Pierce told the court that, according to his client, most Proud Boys “just want to hang out, watch sports and drink adult beverages.” Pierce argued that the rioters could not have obstructed any proceedings on Jan. 6, because the transfer of power happens on Jan. 20. He stated, on behalf of his client, that Trump won the election in 2020 because “rules were changed” that violated the Constitution. “Mountains of evidence was presented to courts — but ignored,” Pierce asserted.
In the document, Pepe said he joined the Proud Boys on Dec. 12, 2020. At about 10 a.m. on Jan. 6, 100 Proud Boys — who had been told not to wear black and yellow, the traditional group colors — gathered at the Washington Monument and marched to the Capitol.
Pepe denied being among those who “overwhelmed the police and breached the outermost barricade.” Pierce argued the charges against his client should be dismissed because Washington, D.C.’s mayor had allowed Antifa, “so-called (misnamed) Black Lives Matter, anarchist and other Leftist protestors to run amok from 2017 to 2020.”

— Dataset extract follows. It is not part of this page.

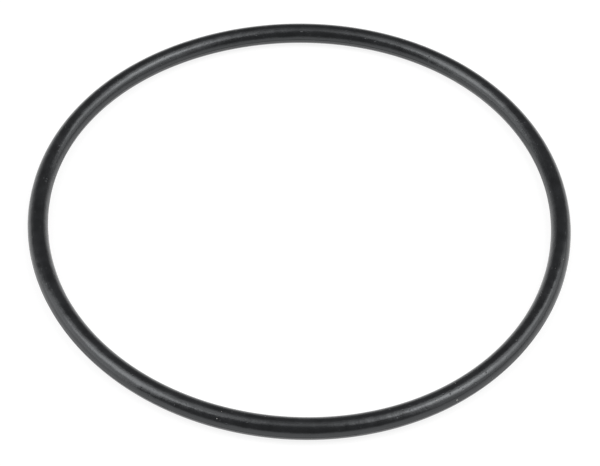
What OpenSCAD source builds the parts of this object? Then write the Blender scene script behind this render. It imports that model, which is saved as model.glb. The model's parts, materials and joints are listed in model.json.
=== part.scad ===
// A moulded rubber O-ring: one endless loop of round section, for sealing between a shaft
// or flange and its housing. The mould closes on the ring's middle plane, and leaves a thin
// trimmed band there on the inside and the outside of the loop. The ring lies in the XY
// plane, with the origin at its centre, on that parting plane.

/* [Ring] */
// Inside diameter of the ring, measured on the round section
inside_d = 88; // [20:0.5:300]
// Diameter of the round rubber section
section_d = 3.5; // [2:0.1:8]

/* [Parting line] */
// Height of the trimmed band above the round section
band_h = 0.05; // [0.03:0.01:0.12]
// Width of the trimmed band, along the ring's axis
band_w = 0.16; // [0.1:0.02:0.4]

/* [Hidden] */
rubber_black = [0.16, 0.163, 0.17];
// Radius of the circle that the middle of the section follows
centre_r = (inside_d + section_d) / 2;
$fn = 180;

// The round section, with the parting bands on its inner and outer side
module section() {
    circle(d = section_d);
    square([section_d + 2 * band_h, band_w], center = true);
}

// The whole ring: its section carried once round the axis
module o_ring() {
    color(rubber_black)
        rotate_extrude()
            translate([centre_r, 0])
                section();
}

o_ring();
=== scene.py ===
import json
import math

import bpy
from mathutils import Matrix, Vector, noise


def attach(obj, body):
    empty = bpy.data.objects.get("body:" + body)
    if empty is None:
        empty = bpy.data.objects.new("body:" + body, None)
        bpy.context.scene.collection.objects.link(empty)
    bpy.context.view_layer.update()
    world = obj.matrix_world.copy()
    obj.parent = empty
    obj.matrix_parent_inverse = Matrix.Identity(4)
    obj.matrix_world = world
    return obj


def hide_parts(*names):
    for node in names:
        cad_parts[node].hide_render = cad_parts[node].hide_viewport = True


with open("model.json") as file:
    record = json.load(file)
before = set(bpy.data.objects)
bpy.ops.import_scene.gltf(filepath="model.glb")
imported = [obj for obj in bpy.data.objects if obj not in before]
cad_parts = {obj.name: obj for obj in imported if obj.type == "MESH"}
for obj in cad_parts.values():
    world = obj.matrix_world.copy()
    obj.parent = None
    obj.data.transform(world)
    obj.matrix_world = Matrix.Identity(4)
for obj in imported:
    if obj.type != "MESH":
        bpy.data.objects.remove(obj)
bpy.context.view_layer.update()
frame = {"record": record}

MM = 0.001

# Sizes of the ring, from the frame's two seats and the trimmed band that they are measured on
BAND_HEIGHT = 0.05 * MM
BAND_WIDTH = 0.16 * MM
seat_radius = {m["name"]: m["dims"]["r_mm"] * MM for m in frame["record"]["mounts"]}
inner_r = seat_radius["inner_seat"] + BAND_HEIGHT
outer_r = seat_radius["outer_seat"] - BAND_HEIGHT
SECTION_R = (outer_r - inner_r) / 2
CENTRE_R = (outer_r + inner_r) / 2

# How the soft ring lies a little out of round, and how the width and height of its section vary
# along it: waves per turn, cosine and sine share of the radius
OUT_OF_ROUND = [
    (0, 0.0004, 0.0),
    (1, 0.0, 0.0006),
    (2, 0.0, 0.0003),
    (3, -0.0042, 0.0036),
    (4, -0.0014, -0.0005),
    (5, 0.0005, 0.0001),
]
WIDTH_WAVES = [(0, 0.0110, 0.0), (1, -0.0120, 0.0060), (2, -0.0480, -0.0010), (4, 0.0100, 0.0)]
HEIGHT_WAVES = [(1, -0.0110, 0.0), (2, -0.0180, -0.0010)]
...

Pepe denied committing violence or property damage and blamed police officers for not following their training. A status conference was scheduled for Dec. 15.
Gregory Purdy Jr., Kent
A 2016 Carmel High School graduate, Purdy was arrested in November 2021 after being indicted on nine charges that include assaulting, resisting or impeding police officers and illegal entry. Purdy’s uncle, Robert Turner, 39, of Poughkeepsie, who traveled with him, faces the same charges. His younger brother, Matthew Purdy, also a Carmel High grad, was indicted on four counts, including disorderly conduct and illegal entry. All three men pleaded not guilty.
In February, the government sought an order to prevent Gregory Purdy from having any contact with elected officials after he allegedly had a conversation with the mayor of Syracuse.
In August, Purdy and his brother and uncle hired Melissa Isaak, an Alabama attorney who specializes in representing men in divorces, and dropped their separate, court-appointed counsel. Prosecutors on Oct. 20 opposed allowing Isaak to represent all three defendants, saying they may be asked to testify against each other as part of any plea agreements, which would create a conflict of interest.
Isaak did not respond to an email or phone message seeking comment. A status conference has been scheduled for Dec. 12.
Edward “Jake” Lang, Newburgh
Lang, then 26, was arrested 10 days after the riot. According to the FBI, he can be seen in the crowd wearing a green-and-black gas mask and striking officers’ shields with a bat. At a hearing in 2021, a prosecutor said Lang had turned down a plea deal with a sentence of up to about 6½ years.
In July, Lang petitioned the U.S. Supreme Court, challenging the charge of “obstructing, influencing or impeding an official proceeding,” which carries a sentence of up to 20 years. He argued that the law only applies to the destruction of documents or other evidence. On Oct. 30, the Department of Justice filed a brief urging the Supreme Court not to take up a petition, saying it would be premature to rule before Lang has been tried.
The case has been postponed while the court awaits the Supreme Court’s decision. Lang remains incarcerated. On Nov. 8, he dismissed one of his lawyers, Norman Pattis.
Roberto Minuta, Newburgh
Minuta, the former owner of a Newburgh tattoo parlor, was among four members of the Oath Keepers convicted on Jan. 23 of seditious conspiracy.
Minuta, who lives in Texas, formerly owned the Casa Di Dolore on Broadway in Newburgh. He was arrested in Newburgh on March 8, 2021. An FBI agent testified that Minuta, then 37, was at the Capitol “equipped with military-style attire and gear,” including ballistic goggles, a radio earpiece and radio, hard-knuckle tactical gloves, bear spray and apparel emblazoned with a crest related to the Oath Keepers. He “aggressively berated and taunted” police officers before entering the building, the agent said. On June 1, Minuta was sentenced to 4½ years in prison.
William Vogel, Pawling
The FBI said that Vogel, then 27, recorded himself inside the Capitol and posted the video to Snapchat. He pleaded not guilty to three charges: unlawful entry, disorderly conduct and violent entry. On Jan. 16, his public defender informed a judge that his client planned to mount a “public authority” defense (i.e., Trump gave the orders). On Feb. 2, in a plea agreement, Vogel pleaded guilty to a single charge of parading, demonstrating or picketing in a Capitol building. On June 16, he was sentenced to 30 days in jail and three years of probation.